Commenting on Amnesty International’s designation of Ivan Safronov – a former journalist from Russia sentenced to 22 years’ imprisonment on “high treason” charges – as a prisoner of conscience, Marie Struthers, Amnesty International’s Eastern Europe and Central Asia Director, said:

“The Russian authorities have not presented credible evidence that Ivan Safronov committed high treason. They conducted an unfair trial behind closed doors and issued a chilling 22-year sentence, apparently motivated by the desire to punish him for his journalistic work.

“Ivan Safronov’s case is emblematic of the Russian authorities’ assault on independent journalism and freedom of expression. Reprisals against his lawyers and continuing pressure against Ivan to make him reveal his sources show a system determined to silence journalists and punish those defending their rights.

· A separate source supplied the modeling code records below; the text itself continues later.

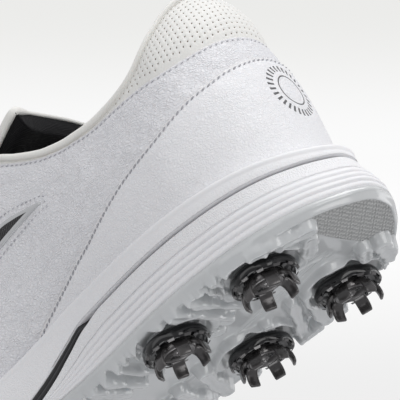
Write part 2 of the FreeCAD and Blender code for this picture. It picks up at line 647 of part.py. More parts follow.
# inside of the heel: stiffener, padding, lining
D1 = -LEATHER - GAP
feature("heel_stiffener", panel(shared(-5.2, 5.2), 0.02, lambda u: 0.44 - 0.004 * u * u, D1 - size("stiffener"), D1, 6))
D2 = D1 - size("stiffener") - GAP
feature("collar_foam", panel(shared(-5.9, 5.9), 0.50, 0.965,
                             lambda u, t: D1 - 0.6 - size("collar_foam") * math.sin(math.pi * (0.12 + 0.78 * t)),
                             D1, 7))


def lining_off(u, t):
    v = 0.03 + 0.942 * t
    bump = 0.0
    if 0.44 < v:
        bump = size("collar_foam") * math.sin(math.pi * max(0.0, min(1.0, (v - 0.44) / 0.56)))
    fade = min(max((6.4 - abs(u)) / 0.6, 0.0), 1.0)
    base = D2
    return base - 0.75 - bump * fade


feature("quarter_lining", panel(shared(-6.4, 6.4), 0.03, 0.972,
                                lambda u, t: lining_off(u, t) - size("lining"), lining_off, 9))
feature("collar_binding", panel(shared(-6.0, 6.0), 0.984, 1.0, lambda u, t: -6.4, lambda u, t: 0.9, 3))
feature("vamp_lining_medial", panel(shared(6.6, 9.96), 0.04, 0.965, D1 - 1.0, D1 - 0.3, 6))
feature("vamp_lining_lateral", panel(shared(-6.6, -9.96), 0.04, 0.965, D1 - 1.0, D1 - 0.3, 6))
feature("toe_puff", arch(shared(12.0, 13.6), D1 - 1.8, D1 - 1.0, 7))
feature("toe_lining", arch(shared(10.6, 13.4), D1 - 3.6, D1 - 2.8, 7, 0.14))

# --------------------------------------------------------------------- tongue
def tongue_row(u, depth, thick):
    """Arch under the lacing gap at column u: points from medial to lateral."""
    pts = []
    for side in (1, -1):
        lo = 0.74 if u > 7.3 else 0.80
        vs = [lo, lo + (0.985 - lo) * 0.33, lo + (0.985 - lo) * 0.66, 0.985]
        seq = vs if side == 1 else list(reversed(vs))
        for v in seq:
            pts.append(layer(side * u, v, -depth))
    a, b = pts[3], pts[4]
    mid = (a + b) * 0.5
    crown = Vector(mid.x, mid.y, mid.z + 0.12 * (a - b).Length)
    pts.insert(4, crown)
    return pts


def tongue_sections(depth, thick):
    rows = []
    for u in (10.3, 9.9, 9.4, 8.9, 8.4, 7.9, 7.4, 7.0):
        if u > 9.96:
            base = [layer(u * s, v, -depth - 1.6) for s, v in
                    ((1, 0.82), (1, 0.88), (1, 0.94), (1, 0.98))]
            other = [layer(u * s, v, -depth - 1.6) for s, v in
                     ((-1, 0.98), (-1, 0.94), (-1, 0.88), (-1, 0.82))]
            mid = (base[-1] + other[0]) * 0.5
            rows.append(base + [Vector(mid.x, mid.y, mid.z + 0.2)] + other)
        else:
            rows.append(tongue_row(u, depth, thick))
    for xc, zc, half, sag in ((-33.5, 104.6, 16.5, 5.4), (-43.0, 107.6, 17.0, 4.2), (-51.0, 109.2, 17.5, 3.0)):
        rows.append([Vector(xc - (1.5 * abs(y) if xc < -45 else 0.0), -half * y,
                            zc - sag * abs(y) ** 2.2) for y in (-1, -0.8, -0.55, -0.27, 0, 0.27, 0.55, 0.8, 1)])
    return rows


def sheet_solid(rows, thick, base_off=0.0):
    """Thickened sheet: rows of points pushed along the sheet's normal."""
    wires = ([], [])
    n = len(rows)
    for i, r in enumerate(rows):
        nxt = rows[min(i + 1, n - 1)]
        prv = rows[max(i - 1, 0)]
        outer, inner = [], []
        for j, p in enumerate(r):
            dj = r[min(j + 1, len(r) - 1)] - r[max(j - 1, 0)]
            di = nxt[j] - prv[j]
            nm = di.cross(dj)
            nm.normalize()
            if nm.z < 0:
                nm = nm.negative()
            outer.append(p - nm * base_off)
            inner.append(p - nm * (base_off + thick))
        wires[0].append(outer)
        wires[1].append(inner)
    return grid_solid(*wires)


T = tongue_sections(3.4, 1.0)
feature("tongue_face", sheet_solid(T, 1.1))
feature("tongue_foam", sheet_solid(T[1:], 3.0, 1.9))
feature("tongue_lining", sheet_solid(T[1:], 0.8, 6.0))

# ---------------------------------------------------------------------- laces
def lace_row(u):
    lw, lt = size("lace_width"), size("lace_thick")
    m = [layer(u, v, GAP + size("overlay") + 1.7) for v in (0.87, 0.93, 0.985)]
    l = [layer(-u, v, GAP + size("overlay") + 1.7) for v in (0.985, 0.93, 0.87)]
    mid = (m[-1] + l[0]) * 0.5
    crown = Vector(mid.x, mid.y, mid.z + 0.16 * (m[-1] - l[0]).Length)
    path = m + [crown] + l
    c = Part.BSplineCurve()
    c.interpolate(path)
    secs = []
    n = 13
    along = (skin(u - 0.4, 0.95) - skin(u + 0.4, 0.95))
    along.normalize()
    for i in range(n):
        prm = c.FirstParameter + (c.LastParameter - c.FirstParameter) * i / (n - 1.0)
        p = c.value(prm)
        tdir = c.tangent(prm)[0]
        up = along.cross(tdir)
        up.normalize()
        if up.z < 0:
            up = up.negative()
        side = tdir.cross(up)
        side.normalize()
        q = [p + side * (lw / 2), p + side * (lw / 2) + up * lt, p - side * (lw / 2) + up * lt, p - side * (lw / 2)]
        secs.append(Part.makePolygon(q + [q[0]]))
    return Part.makeLoft(secs, True, False)


feature("lace", Part.makeCompound([lace_row(u) for u in (9.35, 8.87, 8.39, 7.91, 7.43, 6.95)]))

# --------------------------------------------------------------------- checks
doc.recompute()
bad = []
for o in doc.Objects:
    if any(s in ("Invalid", "Error") for s in o.State):
        bad.append((o.Name, o.State))
for name, o in NODES:
    sh = o.Shape
    if sh.isNull() or not sh.isValid() or sh.Volume <= 0:
        bad.append((name, "shape", sh.isNull(), None if sh.isNull() else sh.isValid(),
                    None if sh.isNull() else sh.Volume))
if bad:
    raise SystemExit("bad objects: %s" % bad)
for name, o in NODES:
    o.Shape.exportStep("parts/%s.step" % name)
print(len(NODES), "nodes")
for name, o in NODES:
    bb = o.Shape.BoundBox
    print("%-28s vol %9.1f solids %d  x %.1f..%.1f y %.1f..%.1f z %.1f..%.1f" % (
        name, o.Shape.Volume, len(o.Shape.Solids), bb.XMin, bb.XMax, bb.YMin, bb.YMax, bb.ZMin, bb.ZMax))
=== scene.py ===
import math
import bpy
import bmesh
import numpy as np
from mathutils import Matrix, Vector


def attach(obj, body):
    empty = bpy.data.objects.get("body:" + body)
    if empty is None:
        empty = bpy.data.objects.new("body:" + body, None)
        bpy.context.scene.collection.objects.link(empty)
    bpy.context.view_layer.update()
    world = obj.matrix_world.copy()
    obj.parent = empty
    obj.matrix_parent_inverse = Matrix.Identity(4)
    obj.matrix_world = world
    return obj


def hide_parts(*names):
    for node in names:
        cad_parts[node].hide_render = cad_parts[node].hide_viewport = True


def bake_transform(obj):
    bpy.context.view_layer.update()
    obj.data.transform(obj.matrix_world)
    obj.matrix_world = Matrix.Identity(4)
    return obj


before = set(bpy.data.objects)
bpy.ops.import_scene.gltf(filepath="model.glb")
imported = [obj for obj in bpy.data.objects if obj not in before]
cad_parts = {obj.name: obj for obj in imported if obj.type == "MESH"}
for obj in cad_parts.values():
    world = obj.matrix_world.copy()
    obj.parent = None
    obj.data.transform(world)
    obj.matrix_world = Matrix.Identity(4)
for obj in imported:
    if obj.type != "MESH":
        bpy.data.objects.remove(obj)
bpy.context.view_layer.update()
MM = 0.001
SCENE = bpy.context.scene


# ---------------------------------------------------------------- maths
def spline(xs, ys):
    n = len(xs)
    hh = [xs[i + 1] - xs[i] for i in range(n - 1)]
    al = [0.0] * n
    for i in range(1, n - 1):
        al[i] = 3.0 * ((ys[i + 1] - ys[i]) / hh[i] - (ys[i] - ys[i - 1]) / hh[i - 1])
    lo, mu, zz = [1.0] * n, [0.0] * n, [0.0] * n
    for i in range(1, n - 1):
        lo[i] = 2.0 * (xs[i + 1] - xs[i - 1]) - hh[i - 1] * mu[i - 1]
        mu[i] = hh[i] / lo[i]
        zz[i] = (al[i] - hh[i - 1] * zz[i - 1]) / lo[i]
    cc, bb, dd = [0.0] * n, [0.0] * n, [0.0] * n
    for j in range(n - 2, -1, -1):
        cc[j] = zz[j] - mu[j] * cc[j + 1]
        bb[j] = (ys[j + 1] - ys[j]) / hh[j] - hh[j] * (cc[j + 1] + 2.0 * cc[j]) / 3.0
        dd[j] = (cc[j + 1] - cc[j]) / (3.0 * hh[j])
    X, Y, B, C, D = map(np.array, (xs, ys, bb, cc, dd))
    X = X.astype(float)

    def at(x):
        x = np.asarray(x, float)
        k = np.clip(np.searchsorted(X, x, side="left") - 1, 0, n - 2)
        t = x - X[k]
        v = Y[k] + t * (B[k] + t * (C[k] + t * D[k]))
        e = hh[-1]
        s1 = bb[n - 2] + 2.0 * cc[n - 2] * e + 3.0 * dd[n - 2] * e * e
        v = np.where(x <= X[0], Y[0] + bb[0] * (x - X[0]), v)
        return np.where(x >= X[-1], Y[-1] + s1 * (x - X[-1]), v)

    return at


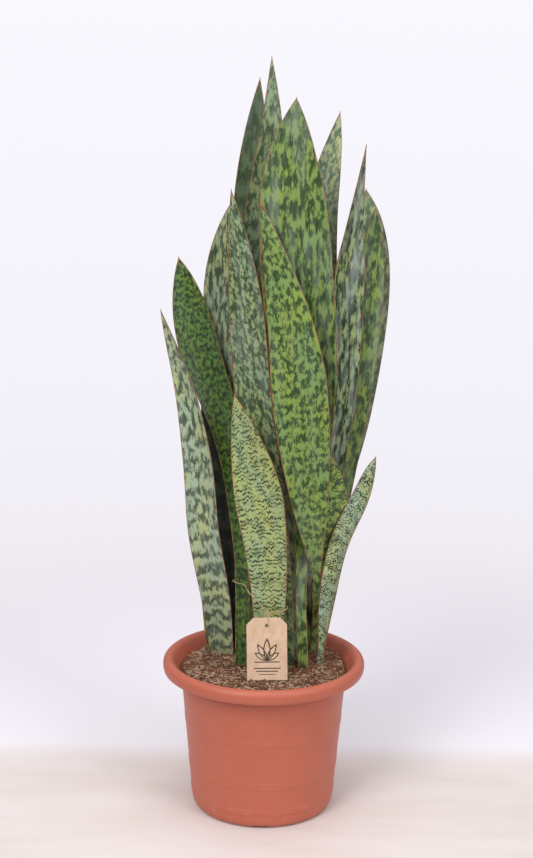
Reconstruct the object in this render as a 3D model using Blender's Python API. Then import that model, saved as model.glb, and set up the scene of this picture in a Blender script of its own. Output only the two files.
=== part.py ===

Ivan Safronov’s case is emblematic of the Russian authorities’ assault on independent journalism and freedom of expression

Marie Struthers, Amnesty International’s Eastern Europe and Central Asia Director

“Ivan Safronov is a prisoner of conscience, imprisoned solely for his work as a journalist and for exercising his right to freedom of expression. The Russian authorities must immediately and unconditionally release him, quash his conviction, and ensure that journalists and lawyers can do their work without fear of reprisals.”

Background

Ivan Safronov worked for Kommersant and Vedomosti newspapers, reporting on Russia’s military and technical cooperation with foreign states, Russia’s defence and space industries, corruption and politics. Shortly before his arrest, he joined the Russian Space Agency (Roskosmos) as an adviser to the Director General.

He was detained by Federal Security Service (FSB) officers in Moscow on 7 July 2020 and charged with “high treason” under Article 275 of the Russian Criminal Code. The authorities alleged that he had passed classified information concerning Russia’s defence and security to a representative of a NATO country’s intelligence service.

The authorities failed to provide credible evidence to substantiate the accusations, and the case against Safronov was marred by secrecy, questionable evidence and serious fair-trial violations. These findings have been reported by independent media outlets.

On 5 September 2022, Moscow City Court sentenced Ivan Safronov to 22 years’ imprisonment. He is serving his sentence in a high security penal colony in Krasnoyarsk, over 4,000 km from his home in Moscow.

Ivan Safronov’s defence lawyers, including Ivan Pavlov, Evgueny Smirnov and Dmitry Talantov, were also subjected to prosecution and other reprisals.